Le monde d’Anastasia s’est effondré.
À 29 ans, elle avait l’argent, la stabilité, le prestige. Hier encore, elle exerçait de hautes fonctions dans une grande entreprise. Une conquérante, Anastasia. Toujours en avance sur le reste de son monde. Même pour son cancer du sein.
Pour la première fois de sa vie, la voilà limitée. Pourtant, la maladie n’est pas le sujet de son histoire. Plutôt un point de départ, un détonateur. Un accélérateur. Un catalyseur.
J’avais entendu dire beaucoup de bien de ce premier roman. Encore une fois, un sujet plutôt intime mais qui me semblait cette fois abordé sous un angle qui pouvait m’intéresser. L’autrice est très jeune et j’avais un peu peur d’une vision stéréotypée de la maladie. Je me suis malgré tout lancée, une fois de plus, la curiosité l’a emporté. Et ça commençait plutôt très bien ! L’écriture est pour le moins brillante ! Dans un premier temps, j’ai été séduite. D’autant plus que malgré un sujet délicat, la description de la maladie est souvent assez juste. Sur la fatigue, sur le fait de se replier sur soi, beaucoup de choses que les malades chroniques connaissent bien et qu’on retrouve ici.

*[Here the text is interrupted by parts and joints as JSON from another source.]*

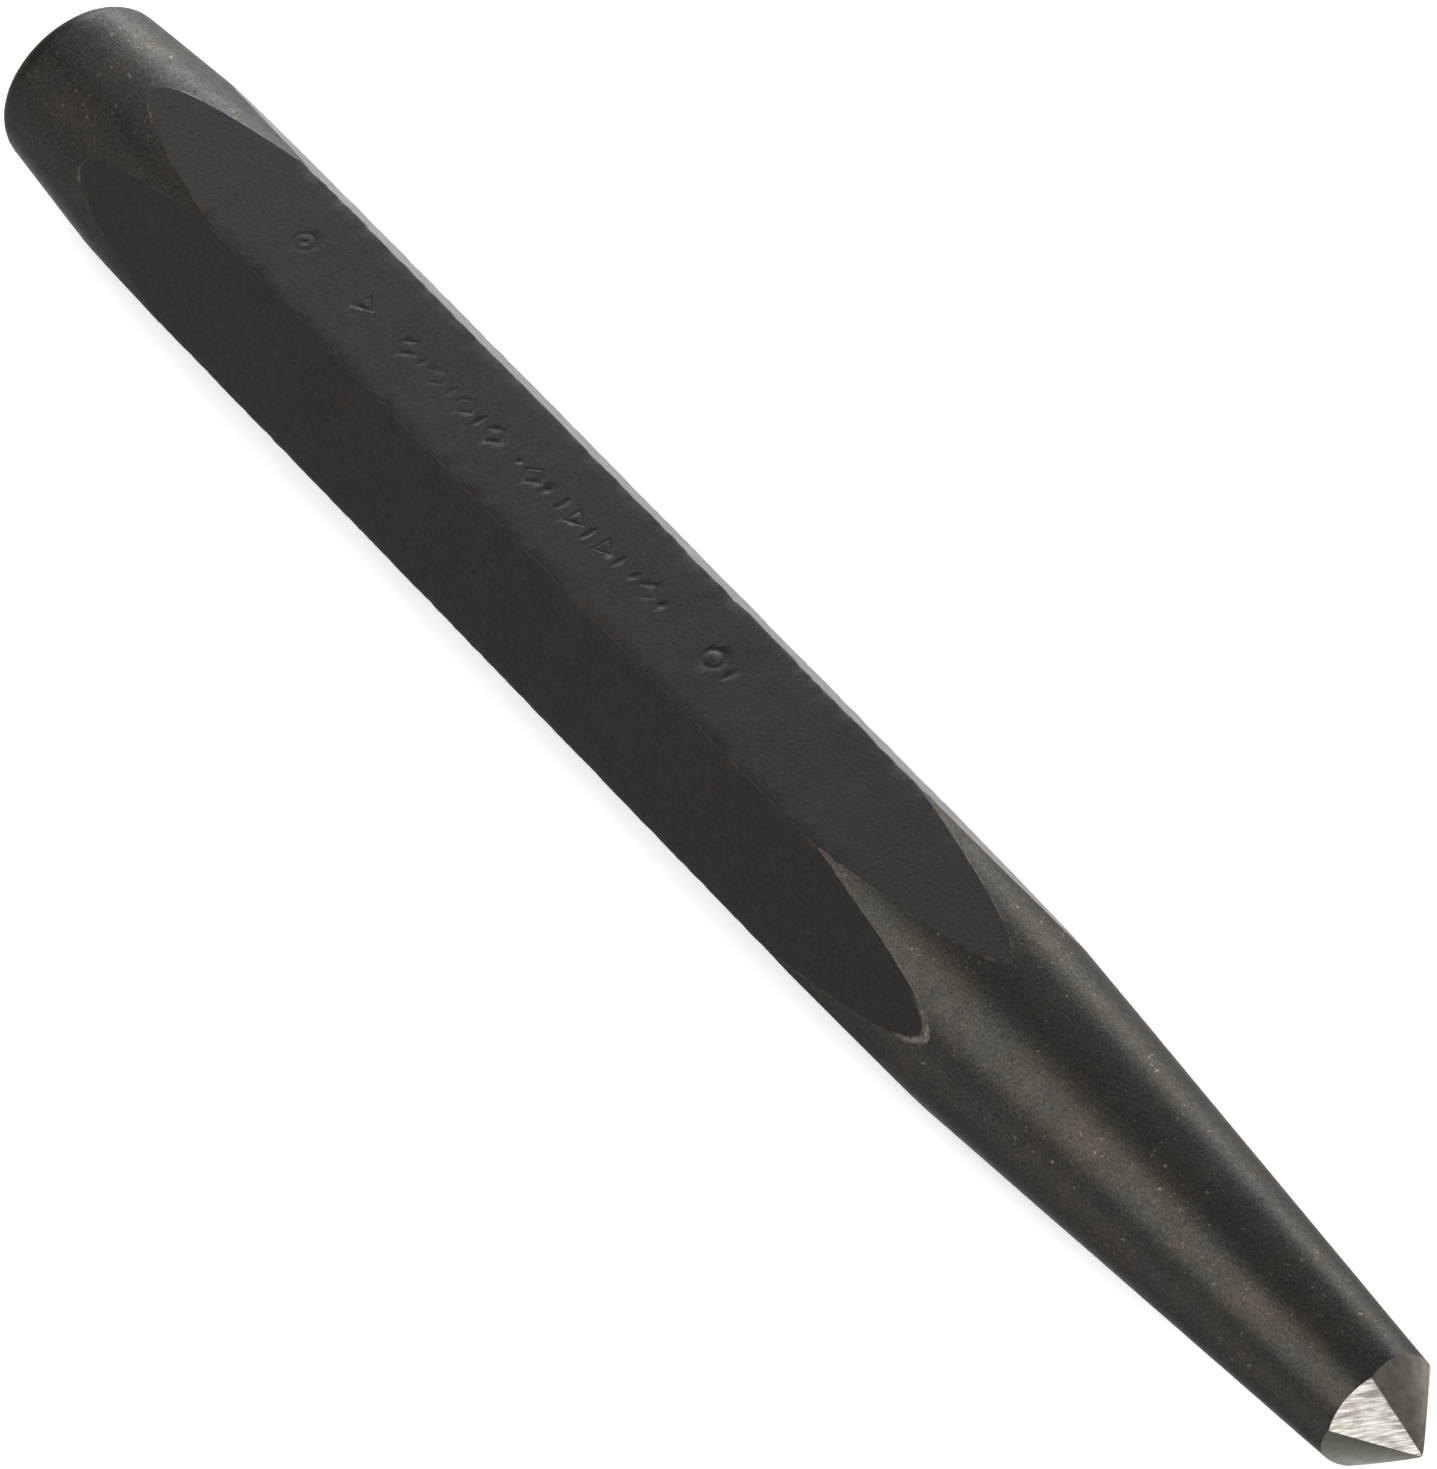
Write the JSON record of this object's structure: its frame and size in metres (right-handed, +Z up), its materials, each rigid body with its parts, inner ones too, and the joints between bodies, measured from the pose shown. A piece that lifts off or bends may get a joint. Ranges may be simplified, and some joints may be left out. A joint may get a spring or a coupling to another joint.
{
  "type": "centre punch",
  "caption": "Solid steel centre punch: hexagonal body, rounded striking head, long round taper and a bright ground conical point.",
  "frame": {"origin": "on the flat of the hexagon that the punch rests on, below its axis and half way along its length", "axes": "+X along the punch from the struck head to the point, +Z up out of the upper flat"},
  "size_m": [0.1606, 0.0182, 0.0159],
  "materials": {
    "blackened_steel": "satin black oxide on forged and turned tool steel, ground bright on the point"
  },
  "bodies": {
    "root": {"centre_punch": "blackened_steel"}
  },
  "joints": []
}
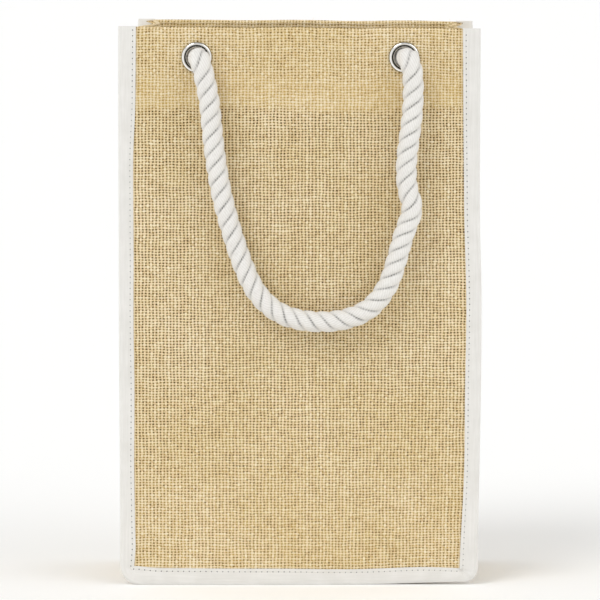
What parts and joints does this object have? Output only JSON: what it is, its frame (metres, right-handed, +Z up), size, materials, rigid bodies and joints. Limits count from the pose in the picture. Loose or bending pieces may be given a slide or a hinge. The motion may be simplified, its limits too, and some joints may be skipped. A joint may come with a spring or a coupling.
{
  "type": "wine gift bag",
  "caption": "Upright jute cloth bag with bound edges, a divider for bottles side by side and swinging rope handles held in eyelets.",
  "frame": {"origin": "on the ground, under the middle of the bag", "axes": "+Z up, the front panel faces -Y, +X to the right seen from the front"},
  "size_m": [0.226, 0.1364, 0.35],
  "materials": {
    "jute_cloth": "woven",
    "cotton_tape": "woven",
    "sewing_thread": "spun",
    "cotton_rope": "twisted",
    "nickel_plate": "polished"
  },
  "bodies": {
    "bag": {"front_panel": "jute_cloth", "front_binding": "cotton_tape", "front_needle_thread": "sewing_thread", "front_bobbin_thread": "sewing_thread", "front_left_eyelet": "nickel_plate", "front_left_eyelet_washer": "nickel_plate", "front_left_rope_end": "cotton_rope", "front_left_rope_bend": "cotton_rope", "front_right_eyelet": "nickel_plate", "front_right_eyelet_washer": "nickel_plate", "front_right_rope_end": "cotton_rope", "front_right_rope_bend": "cotton_rope", "back_panel": "jute_cloth", "back_binding": "cotton_tape", "back_needle_thread": "sewing_thread", "back_bobbin_thread": "sewing_thread", "back_left_eyelet": "nickel_plate", "back_left_eyelet_washer": "nickel_plate", "back_left_rope_end": "cotton_rope", "back_left_rope_bend": "cotton_rope", "back_right_eyelet": "nickel_plate", "back_right_eyelet_washer": "nickel_plate", "back_right_rope_end": "cotton_rope", "back_right_rope_bend": "cotton_rope", "gusset_strip": "jute_cloth", "divider": "jute_cloth"},
    "front_handle": {"front_rope_handle": "cotton_rope"},
    "back_handle": {"back_rope_handle": "cotton_rope"}
  },
  "joints": [
    {"name": "front_handle_swing", "type": "hinge", "parent": "bag", "child": "front_handle", "pos_m": [0, -0.062, 0.3312], "axis": [-1, 0, 0], "range_deg": [0, 178], "deforming": ["front_left_rope_bend", "front_right_rope_bend"]},
    {"name": "back_handle_swing", "type": "hinge", "parent": "bag", "child": "back_handle", "pos_m": [0, 0.062, 0.3312], "axis": [1, 0, 0], "range_deg": [0, 178], "deforming": ["back_left_rope_bend", "back_right_rope_bend"]}
  ]
}
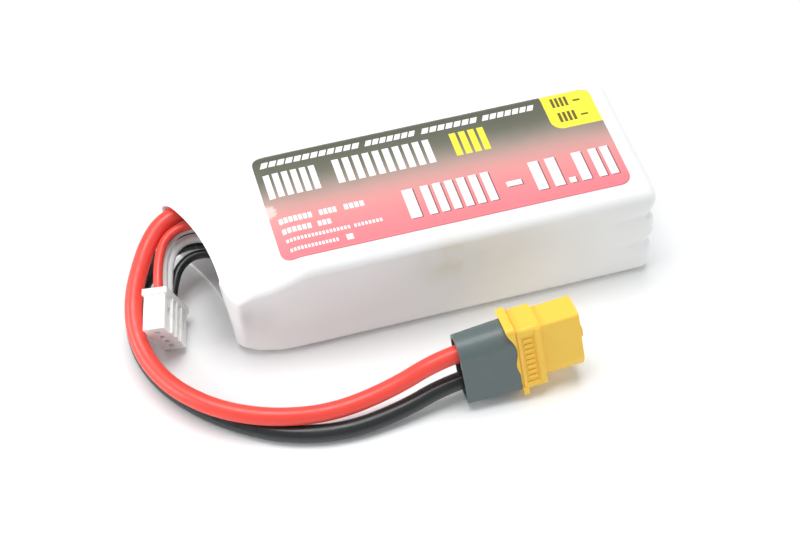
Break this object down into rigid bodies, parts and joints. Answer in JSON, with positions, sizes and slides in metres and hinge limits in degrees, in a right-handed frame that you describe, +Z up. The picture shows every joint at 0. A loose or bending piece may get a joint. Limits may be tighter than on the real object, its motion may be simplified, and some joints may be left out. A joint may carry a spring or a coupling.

Pourtant au fil de pages, j’ai décroché. L’aspect « pratique » de la maladie est totalement laissé de côté : les arrêts de travail qui n’auraient pas manqué d’inquiéter une fille aussi carriériste que le personnage, rien là-dessus, ou sur l’enfer administratif que représente la maladie. Ce n’est pas forcément nécessaire dans l’absolu, mais étant donné la psychologie du personnage, il semble difficile de passer à côté. D’autre part, certaines réactions m’ont parfois paru sorties de nulle part et peu crédibles. Beaucoup de détails du quotidien qui ne semblent pas spécialement importants sont négligés dans le récit, ce qui mit bout à bout finit par nuire à la crédibilité de l’histoire.
Et ce style si beau, étrangement, dessert aussi le roman par moments. C’est bien trop chiadé pour rendre la douleur, la colère et l’enfer d’un quotidien à peiner à atteindre ses toilettes pour aller y vomir. La fatigue est évoquée de manière quasi poétique. C’est trop esthétisant pour rendre compte de la maladie et de la violence des sentiments qui l’accompagnent. On sent pourtant que l’autrice touche du doigts ce que c’est que d’être malade, ce qui est déjà énorme en soi, ce n’est pas à côté de la plaque mais ça donne l’impression d’une leçon apprise par cœur dont on veut prouver qu’on la connaît.
C’est dommage parce qu’il y a un beau potentiel et j’ai l’impression qu’on a voulu trop bien faire. Ca manque des petits écarts qui donnent de la texture, de la profondeur. Ca éblouit par la forme mais le fond manque de tenue. Attention, c’est loin d’être mauvais, j’aurais peut-être adoré ce texte si je n’étais pas moi-même malade chronique. Si je suis dure avec celui-ci c’est parce que c’est d’assez près qu’il m’a semblé passer à côté de l’essentiel. Ca reste un premier roman ambitieux aux qualités stylistiques remarquables. Un texte splendide sur le plan esthétique mais qui n’est pas habité et à trop vouloir en faire, lasse sur la longueur.
Aujourd’hui, il ne reste plus rien, plus de force, plus de couleur, plus d’ouverture, plus de mécanisme à enclencher, plus de relief, plus de colère, plus de peur, seul le vide, le vide et la douleur.
Tu peux potentiellement tout perdre, mais la seule personne à qui tu devras rendre des comptes, la seule personne qui pourra te juger objectivement, la seule personne qui pourra légitimement te faire des reproches ou des félicitations, c’est toi-même.